■ **Information provided**
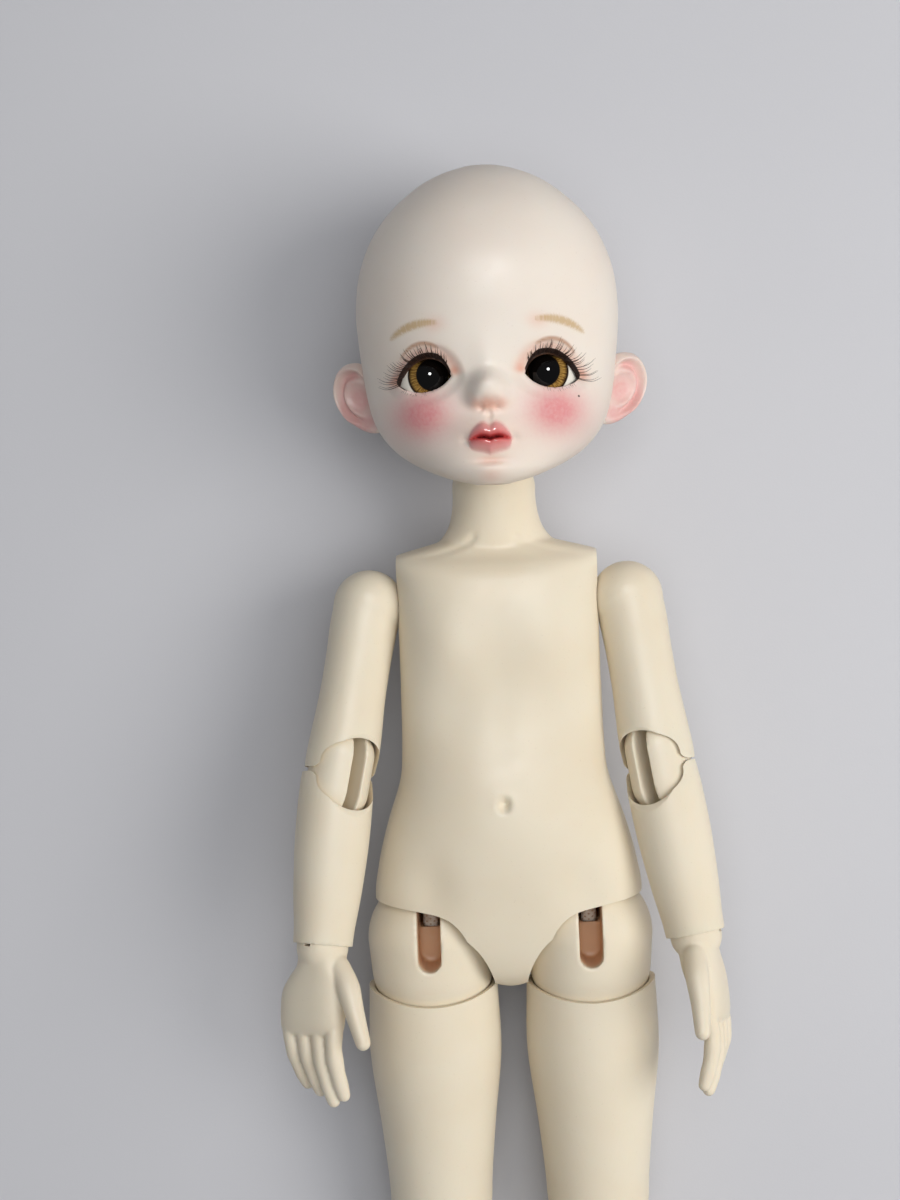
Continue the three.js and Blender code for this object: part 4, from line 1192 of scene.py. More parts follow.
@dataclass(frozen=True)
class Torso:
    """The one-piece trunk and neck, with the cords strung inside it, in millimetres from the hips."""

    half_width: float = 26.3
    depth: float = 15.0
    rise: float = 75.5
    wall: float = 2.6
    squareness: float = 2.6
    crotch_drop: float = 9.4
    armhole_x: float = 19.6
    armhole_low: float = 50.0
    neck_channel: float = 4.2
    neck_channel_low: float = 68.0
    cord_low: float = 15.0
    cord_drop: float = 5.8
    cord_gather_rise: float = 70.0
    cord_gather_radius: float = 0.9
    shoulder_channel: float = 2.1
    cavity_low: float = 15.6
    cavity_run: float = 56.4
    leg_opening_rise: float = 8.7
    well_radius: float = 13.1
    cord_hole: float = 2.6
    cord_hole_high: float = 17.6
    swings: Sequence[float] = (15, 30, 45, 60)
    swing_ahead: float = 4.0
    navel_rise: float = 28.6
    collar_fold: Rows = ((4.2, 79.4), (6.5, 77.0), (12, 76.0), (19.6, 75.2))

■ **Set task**
Print, please, the lines from the first line of the material through the line that contains "one-piece trunk and", exactly as written and with nothing added.

■ **Output for this task**
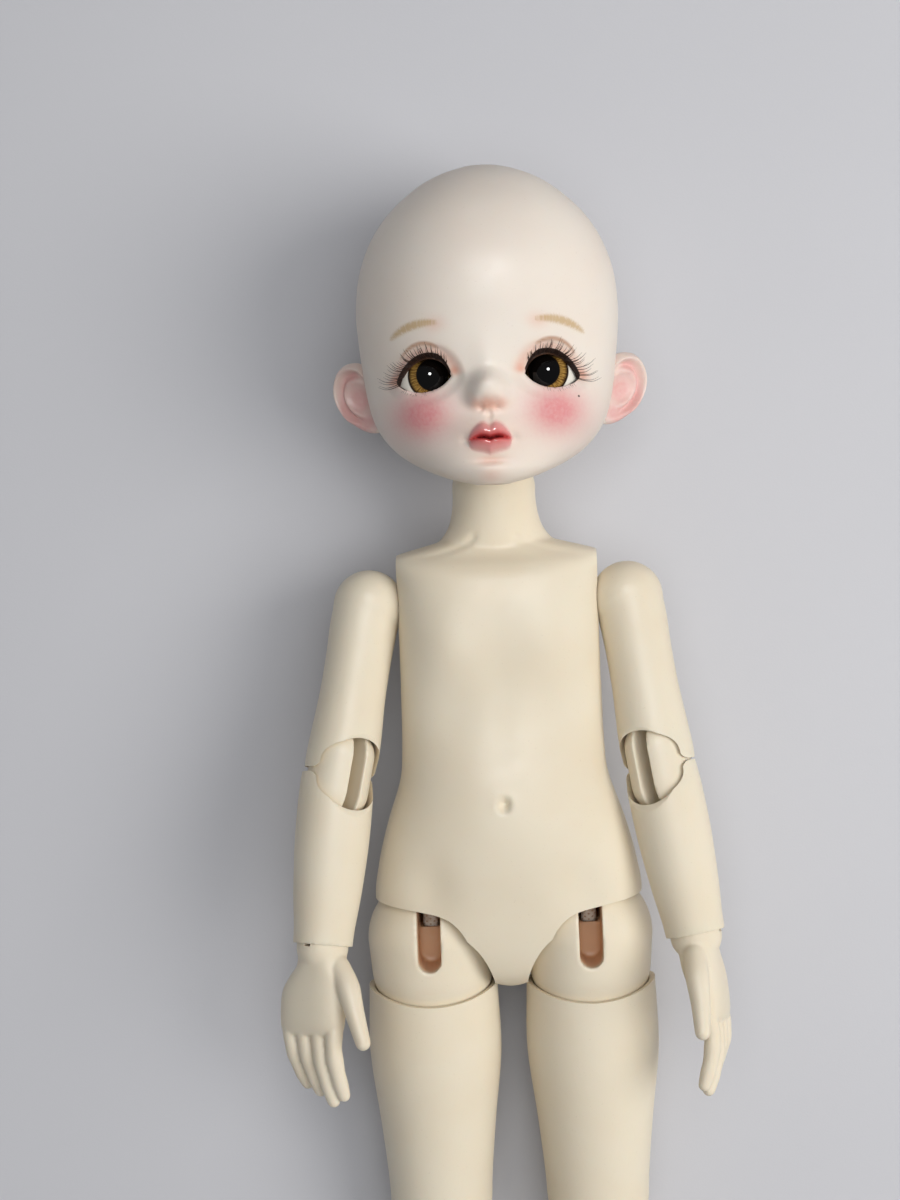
Continue the three.js and Blender code for this object: part 4, from line 1192 of scene.py. More parts follow.
@dataclass(frozen=True)
class Torso:
    """The one-piece trunk and neck, with the cords strung inside it, in millimetres from the hips."""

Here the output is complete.